Eventually after wandering around with my bamboo I followed the crowds to the Chelsea Flower Show, but along the way started realizing that you had to buy £40 tickets to get in, and all the tickets were sold out anyway. Not that I would pay around $80 to see flowers. But I found the entrance, which was just at the Thames River. So I crossed the river at a bridge, walked along the bank through Battersea Park, and stopped to read a bit of my book (thrillingly titled Mitcham Histories: 3. Pollards Hill, Commonside East, and Lonesome). I dozed on a bench in the sun, then got up and walked through the park where I found some pleasant shaded paths and the second London squirrel I’ve seen. I kept wandering and crossed the Prince Albert bridge, which had a sign posted:

Albert Bridge Notice: All troops must break step when marching over this bridge.
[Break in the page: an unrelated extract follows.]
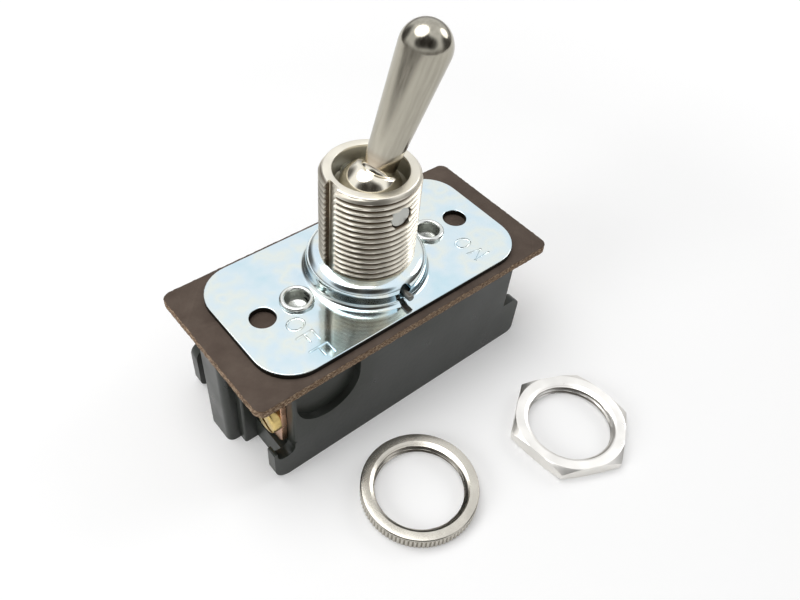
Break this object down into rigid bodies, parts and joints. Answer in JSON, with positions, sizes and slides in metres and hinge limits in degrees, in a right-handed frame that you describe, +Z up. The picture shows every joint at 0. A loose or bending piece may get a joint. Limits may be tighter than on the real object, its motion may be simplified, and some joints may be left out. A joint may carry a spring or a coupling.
{
  "type": "panel toggle switch",
  "caption": "Heavy-duty panel toggle switch with a bat lever, threaded bushing, steel mounting plate, fibre insulator and screw terminals, with its panel nuts beside it.",
  "frame": {"origin": "on the bushing's axis at the panel seat, where the thread leaves the plate's dome", "axes": "+Z up along the bushing, +X along the plate to the ON end, -Y the side with the half-round hollow"},
  "size_m": [0.0458, 0.0462, 0.0488],
  "materials": {
    "black_phenolic": "semi-gloss moulding",
    "vulcanised_fibre": "matt sheet with a fibrous edge",
    "zinc_plate": "bright zinc plating",
    "nickel": "bright nickel plating",
    "brown_phenolic": "plain moulding",
    "copper": "rolled strip",
    "brass": "turned",
    "silver": "satin",
    "spring_steel": "drawn"
  },
  "bodies": {
    "housing": {"base": "black_phenolic", "fibre_insulator": "vulcanised_fibre", "mounting_plate": "zinc_plate", "bushing": "nickel", "pivot_pin": "nickel", "index_pin": "nickel", "rivet_off_end": "nickel", "rivet_on_end": "nickel", "off_front_terminal": "copper", "off_back_terminal": "copper", "on_front_terminal": "copper", "on_back_terminal": "copper", "off_front_screw": "brass", "off_back_screw": "brass", "on_front_screw": "brass", "on_back_screw": "brass", "front_fixed_contact": "silver", "back_fixed_contact": "silver", "hex_nut": "nickel", "knurled_nut": "nickel"},
    "lever": {"lever": "nickel"},
    "rocker": {"rocker": "brown_phenolic", "front_blade": "copper", "back_blade": "copper", "front_moving_contact": "silver", "back_moving_contact": "silver", "blade_rivets": "brass", "plunger_spring": "spring_steel"},
    "plunger": {"plunger": "spring_steel"}
  },
  "joints": [
    {"name": "lever_tilt", "type": "hinge", "parent": "housing", "child": "lever", "pos_m": [0, 0, 0.0088], "axis": [0, 1, 0], "range_deg": [-44, 0]},
    {"name": "rocker_tilt", "type": "hinge", "parent": "housing", "child": "rocker", "pos_m": [0, 0, -0.013], "axis": [0, 1, 0], "range_deg": [0, 15.8]},
    {"name": "plunger_slide", "type": "slide", "parent": "rocker", "child": "plunger", "axis": [-0.1371, 0, 0.9906], "range_m": [-0.0008, 0], "stiffness_N_per_m": 400, "springref_m": 0.001, "deforming": ["plunger_spring"]}
  ],
  "couplings": [
    {"joint": "rocker_tilt", "follows": "lever_tilt", "ratio": -0.35824}
  ]
}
I didn’t break step because I’m not troops. Turns out that street led straight to the Chelsea Fire Station, right next to the IES building. But I wanted ice cream so I walked the mile back up to the Duke of York Square, bought an expensive but delicious cone of strawberry ice cream, and walked back to IES. And here I am, needing to work on my MQP. Overall the development trust part disappointed me, but Battersea Park was lovely and I enjoyed my three-hour-long perambulation. The day evened out and I’d rate it Pretty Darn Good.

4 thoughts on “Walkees!

  1. Hi dear,
    I’m sorry that it was nigh impossible to get any good information, but Battersea Park is very lovely (though I do still prefer Regent’s Park and Primrose Hill). Things are going ok here. It’s very wet, but only sprinkling at the moment. I’ll try and email you tonight. Love you very much.

    ~your darling husband

  2. did you know it has been raining in nj pretty much since the day i got home? it is like my own vacation to washington or england except that neither you or karissa are there, so it sucks.
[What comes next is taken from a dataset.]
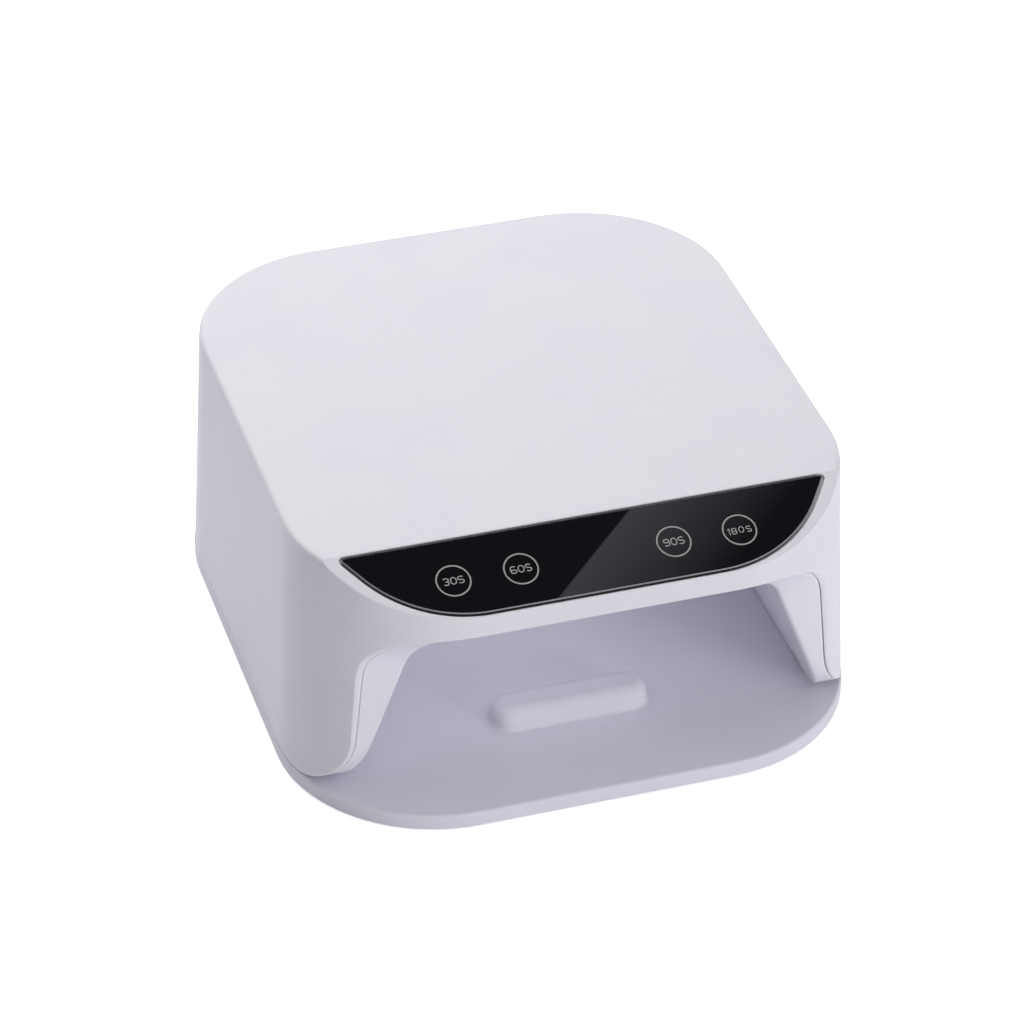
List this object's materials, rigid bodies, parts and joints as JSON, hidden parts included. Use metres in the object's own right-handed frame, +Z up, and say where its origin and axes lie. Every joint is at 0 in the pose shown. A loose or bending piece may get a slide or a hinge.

  3. Sorry that Ian and Nora are both dripping, but it was 75 and sunny today in Seattle, Washington and environs… light breeze and sparkling green after last week’s rain. Sounds like you are getting lots of exercise… no old men with white stuff growing out of their ears today, then? 🙂

  4. Thank goodness, no. I think the grossest part was that he picked at it and then dabbed at it with a hankie, then covered it with his hand…it’s like picking a zit or something. Just don’t do it.

    Actually yesterday was about 70 degrees here, too, and rather sunny. Hence my long walking and desire for ice cream. Today’s shaping up the same way, only I’ll spend most of it inside at Commonside.